Vejo Ronaldo receber o quadro de homenagem dos 200 jogos e impressiona-me perceber que já passaram vinte anos desde que estava em Chaves na tribuna daquele jogo contra o Cazaquistão e o então miúdo génio-promessa entrou. Agora, estava a comentar o Islândia-Portugal e pensei para mim: "2003? mas isso... foi ontem". Nada disso. De repente, eu já tinha 55 e o Cristiano 38. O tempo voa. Só por isso, fiz logo mentalmente uma vénia a Ronaldo. Não pelo que jogou, bem ou mal. Isso já pouco me importava neste jogo.
2 - E assim segui os 90 minutos.
Não me desiludiu quando já não teve tempo de reação àquela bola que o apanhou isolado na área (anos atrás nem daria para o defesa pestanejar e o remate já saíra disparado para a baliza) mas demorou a arrancar e o tal defesa surgiu para o corte e forçou um remate torto para fora.
Nem me empolgou no último minuto (porque Martínez nem ousa tirá-lo), ao estar no sítio certo e encostar para o golo que festejou como o primeiro. Arrisco dizer mais do que o primeiro, até porque este teve tempo de espera. Um "pause" antes do "play". O tempo em que o VAR revia a jogada e Ronaldo esperava, especado junto ao árbitro, perguntando-lhe de olhar ansioso, esbugalhado, "gol? gol?", até que chegou a confirmação e saiu a correr disparado a festejar.
A vénia, dizia, já fizera quando o ouvi no dia anterior afirmar que ia continuar: "Nunca darei o meu lugar grátis".
Estes jogadores são feitos de outra casta. Porque em condições normais ele já estava a duvidar de si próprio.
3 - Lembro Tévez, quando após ir acabar na China, sentiu um vazio e hesitou quando o Boca o quis de volta. Não sabia o que fazer: "Um dia levanto-me e digo volto. Outro dia, levanto-me e penso... não, nem louco. Está assim a minha cabeça".

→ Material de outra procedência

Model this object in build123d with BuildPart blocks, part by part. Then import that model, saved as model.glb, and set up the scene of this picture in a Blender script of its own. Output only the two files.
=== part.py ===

Na altura, Ruggeri, central da Argentina"86, que jogou até aos 37, confessava em estúdio que decidira parar quando já lhe custava ir aos treinos. Ia a conduzir para mais um e parou o carro na berma. Não lhe apetecia chegar. Até que quando chegou mesmo disse ao treinador, que também não o ousaria tirar porque era um campeão do Mundo, que "no domingo meta o "pibe" de início e eu entro a dez minutos do fim e acabou-se". Assim foi.

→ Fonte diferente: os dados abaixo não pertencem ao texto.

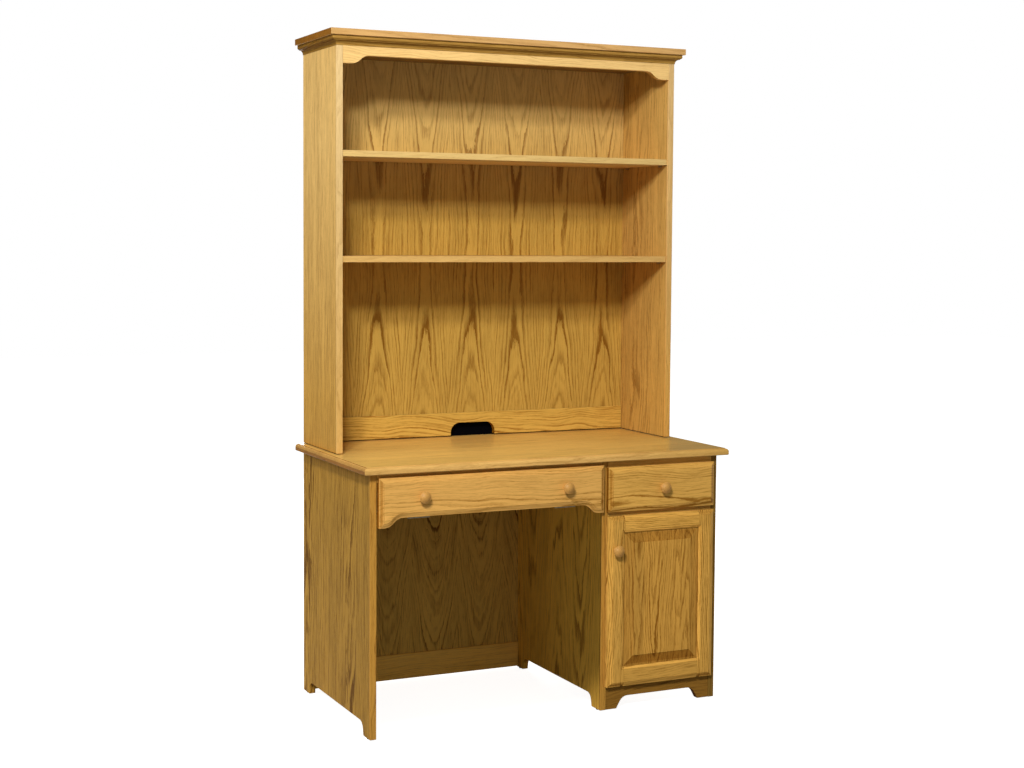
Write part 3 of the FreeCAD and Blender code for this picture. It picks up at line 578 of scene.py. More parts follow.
@dataclass(frozen=True)
class Lipping:
    """A solid strip glued to the front edge of a veneered panel."""

    width: float = 6.0 * MM
    joint: float = 0.5 * MM
    timber: Timber = Timber(Axis.Z, Axis.Y, stave=0.9, off_heart=0.21, heart=0.12, slope=0.008,
                            ring=0.0042, seed=7.0, variety=0.0)
    glue: Timber = Timber(Axis.Z, Axis.Y, light="6F4A1C", dark="5A3A14")


@dataclass(frozen=True)
class Metal:
    """A rolled or plated metal with a faint brushed grain and a few scuffs."""

    base: str
    worn: str
    roughness: float
    brush: Point = (4000.0, 4000.0, 120.0)
    brush_spread: float = 0.14
    scuff: float = 90.0
    scuff_detail: float = 3.0
    scuff_step: tuple[float, float] = (0.35, 0.75)
    scuff_spread: float = 0.12
    bump: float = 0.15
    relief: float = 0.05 * MM

    def material(self, name: str) -> Material:
        """Makes the metal's material.

        Args:
            name: The material's name.

        Returns:
            The material.
        """
        made, bench, principled = started(name)
        place, shader = bench.place(), principled.inputs
        line = bench.noise(bench.point(*(p * s for p, s in zip(place, self.brush))))
        scuff = bench.noise(bench.point(*(p * self.scuff for p in place)), self.scuff_detail)
        tint = bench.blend(bench.ramp(scuff, *self.scuff_step), colour(self.base),
                           colour(self.worn))
        middle = (self.brush_spread + self.scuff_spread) / 2
        bench.feed(shader["Base Color"], tint)
        bench.feed(shader["Roughness"], line * self.brush_spread + scuff * self.scuff_spread
                   + (self.roughness - middle))
        bench.feed(shader["Normal"], bench.bump(line, self.bump, self.relief))
        shader["Metallic"].default_value = 1.0
        return made


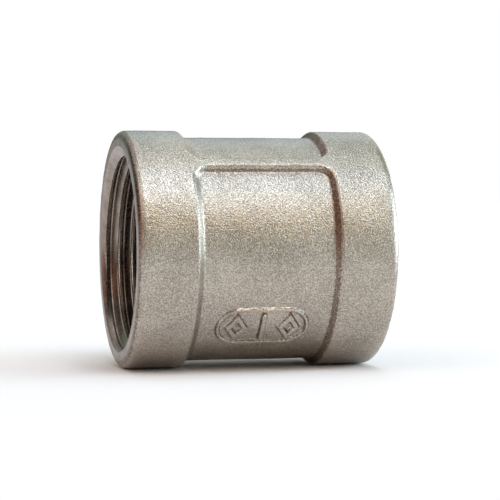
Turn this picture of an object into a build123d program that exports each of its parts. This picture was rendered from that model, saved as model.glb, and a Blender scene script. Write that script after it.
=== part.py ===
from build123d import *
from build123d.topology import SkipClean
import os
from math import ceil, cos, radians, sin, tan

# One-inch stainless pipe coupling: a single casting, faced, bored and tapped from both ends.
# Frame: bore axis along +X, +Z up, origin at the middle of the bore. All sizes are in mm.
# Angles round the bore are counted from +Y towards +Z.

# Outside of the casting
LENGTH = 42.7
BAND_RADIUS = 19.75
BAND_WIDTH = 9.1
WAIST_RADIUS = 18.65
STEP_LENGTH = 1.95
STEP_SLOPE = 45.0
RIM_ROUND = 1.2
SHOULDER_ROUND = 0.5
FOOT_ROUND = 0.45

# Two lengthwise ribs that join the bands, flush with them
RIB_ANGLE = 132.4
RIB_TOP_WIDTH = 2.2
RIB_DRAFT = 14.0
PANEL_CORNER_ROUND = 1.8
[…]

Ao passar do tempo, só cada um sabe o que sente. Se eu na minha atividade tantas vezes me questiono, imagino um futebolista confrontado com esse monstro.

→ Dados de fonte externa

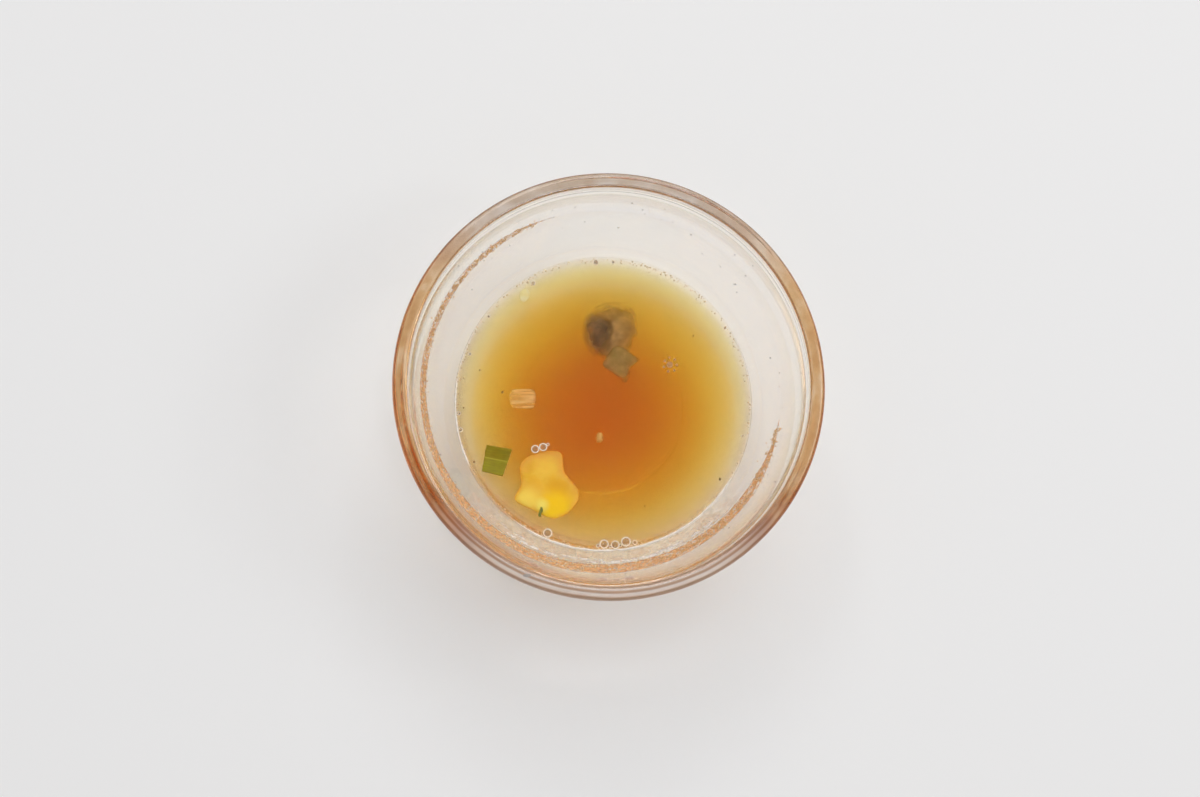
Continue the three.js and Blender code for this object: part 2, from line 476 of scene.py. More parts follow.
def axis(tree, letter):
    """One of the object coordinates."""
    split = node(tree, "ShaderNodeSeparateXYZ")
    tree.links.new(place(tree), split.inputs[0])
    return split.outputs[letter]


def grain(tree, size, detail=2.0, stretch=(1, 1, 1)):
    """Noise with lumps of about that size."""
    made = node(tree, "ShaderNodeTexNoise", Scale=1.0, Detail=detail)
    tree.links.new(place(tree, tuple(s / size for s in stretch)), made.inputs["Vector"])
    return made.outputs[0]


def ramp(tree, value, stops):
    """Colours picked by a value, from (position, colour) stops."""
    made = node(tree, "ShaderNodeValToRGB")
    tree.links.new(value, made.inputs[0])
    spots = made.color_ramp.elements
    for spot, (position, colour) in zip((spots[0], spots[1]), (stops[0], stops[-1])):
        spot.position = position
        spot.color = (*colour, 1)
    for position, colour in stops[1:-1]:
        spots.new(position).color = (*colour, 1)
    return made.outputs[0]


def mixed(tree, share, first, second, way="MIX"):
    """Two colours mixed."""
    made = node(tree, "ShaderNodeMix")
    made.data_type = "RGBA"
    made.blend_type = way
    feed(tree, made.inputs[0], share)
    feed(tree, socket(made, "A", "RGBA"), first)
    feed(tree, socket(made, "B", "RGBA"), second)
    return socket(made, "Result", "RGBA", out=True)


def remap(tree, value, low, high, start=0.0, end=1.0):
    """A value brought from low..high to start..end with a smooth ramp."""
    made = node(tree, "ShaderNodeMapRange")
    made.interpolation_type = "SMOOTHSTEP"
    for name, number in (("From Min", low), ("From Max", high), ("To Min", start), ("To Max", end)):
        made.inputs[name].default_value = number
    tree.links.new(value, made.inputs["Value"])
    return made.outputs[0]


def near(tree, centre, inner, outer):
    """1 within the inner distance of a place and 0 past the outer one, in metres."""
    distance = vectors(tree, "DISTANCE", place(tree), centre).outputs["Value"]
    return remap(tree, distance, inner, outer, 1.0, 0.0)


def bump(tree, shader, height, distance, strength):
    made = node(tree, "ShaderNodeBump", Distance=distance, Strength=strength)
    tree.links.new(height, made.inputs["Height"])
    tree.links.new(made.outputs[0], shader.inputs["Normal"])


def soft_edge(tree, level, thin, thick, ragged):
    """Cover that fades where a body thins out towards its widest level, with a ragged edge."""
    away = maths(tree, "ABSOLUTE", maths(tree, "SUBTRACT", axis(tree, "Z"), level))
    stray = maths(tree, "MULTIPLY_ADD", grain(tree, RAGGED_GRAIN, 4.0), ragged, away)
    return remap(tree, stray, thin + 0.5 * ragged, thick + 0.5 * ragged)


def absorption(tree, takes):
    """A plain Volume Absorption that takes these amounts of red, green and blue in a metre."""
    density = max(takes) * 1.02
    made = node(tree, "ShaderNodeVolumeAbsorption", Density=density)
    made.inputs["Color"].default_value = (*[1 - t / density for t in takes], 1)
    return made.outputs[0]


def glass():
    """Clear glass. The top of its rim is coloured with painted light: the broth's amber light, which the
    thick wall leads up to it.
    """
    made, tree, out = material("clear_glass")
    across = axis(tree, "Y")
    at_rim = remap(tree, axis(tree, "Z"), HEIGHT - RIM_PAINTED_LIGHT_DEPTH, HEIGHT - 0.5 * RIM_PAINTED_LIGHT_DEPTH)
    streaks = grain(tree, 8 * MM, 3.0, (1, 1, 12))
    sides = ramp(tree, streaks, RIM_SIDE_PAINTED_LIGHT)
    far = ramp(tree, streaks, RIM_FAR_PAINTED_LIGHT)
    # Painted light on the rim's top: amber at its sides, browner at its far side, nearly clear at its near
    # side.
    tint = mixed(tree, remap(tree, across, 25 * MM, 52 * MM), sides, far)
    tint = mixed(tree, remap(tree, across, -54 * MM, -30 * MM), RIM_NEAR_PAINTED_LIGHT, tint)
    colour = mixed(tree, at_rim, GLASS_COLOUR, tint)
    principled(tree, out, colour, Roughness=0.0, IOR=1.52, Transmission_Weight=1.0)
    return made


def broth_look():
    made, tree, out = material("amber_broth")
    principled(tree, out, (1, 1, 1), Roughness=0.02, IOR=BROTH_IOR, Transmission_Weight=1.0)
    tree.links.new(absorption(tree, BROTH_TAKES), out.inputs["Volume"])
    return made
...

Nem Ibrahimovic, o maior de todos a lidar com o tempo, resistiu e parou, aos 41 anos. Saiu, porém, num discurso emocionado mas em que acabou domando doutra forma o tempo: "Abandono mas voltaremos a ver-nos por aí..." . Fez uma pausa e rematou: "Se vocês tiverem sorte". Grande!
É inevitável um clube vender-se?
Gosto de ouvir o presidente do Belenenses, Patrick Morais de Carvalho, quando assume uma luta que dizem ser impossível de ganhar: um clube baseado no seu movimento associativo sobreviver nos campeonatos profissionais numa altura em que dizem que isso só é possível através da venda de grande parte a investidores.
No passado, já assumira a rutura com a SAD (que ficou como B SAD a competir órfã de sócios e emblema). Foi para os distritais e subiu todas as divisões até chegar à II Liga sem voltar a vender a alma ao diabo (porque, convém lembrar, que os tais investidores quando entraram na altura salvaram o clube da falência).
O desafio de sobreviver enquadrado num modelo de gestão vinda do passado
Gostava que o Belenenses ganhasse este desafio mas só este curto resumo da história, em paralelo (como começa) e em conflito (como termina), diz tudo sobre a realidade complexa em que os clubes vivem e que o Belenenses e sua anterior SAD são um exemplo e um "case study" perfeito para todos os outros (leio desejos envolvendo o Rio Ave e o Paços de Ferreira) que se querem meter por este caminho.
Dirão que é o único possível. Digo que é o mais fácil e negocialmente atraente. Entre uma possibilidade e outra existe uma margem de ação (com parceiros) que os clubes necessitam de ter. Não sei é se interessa a quem entra (e a quem está).
Não chegámos ainda ao fim da história. Nem no futebol, nem em nada na vida.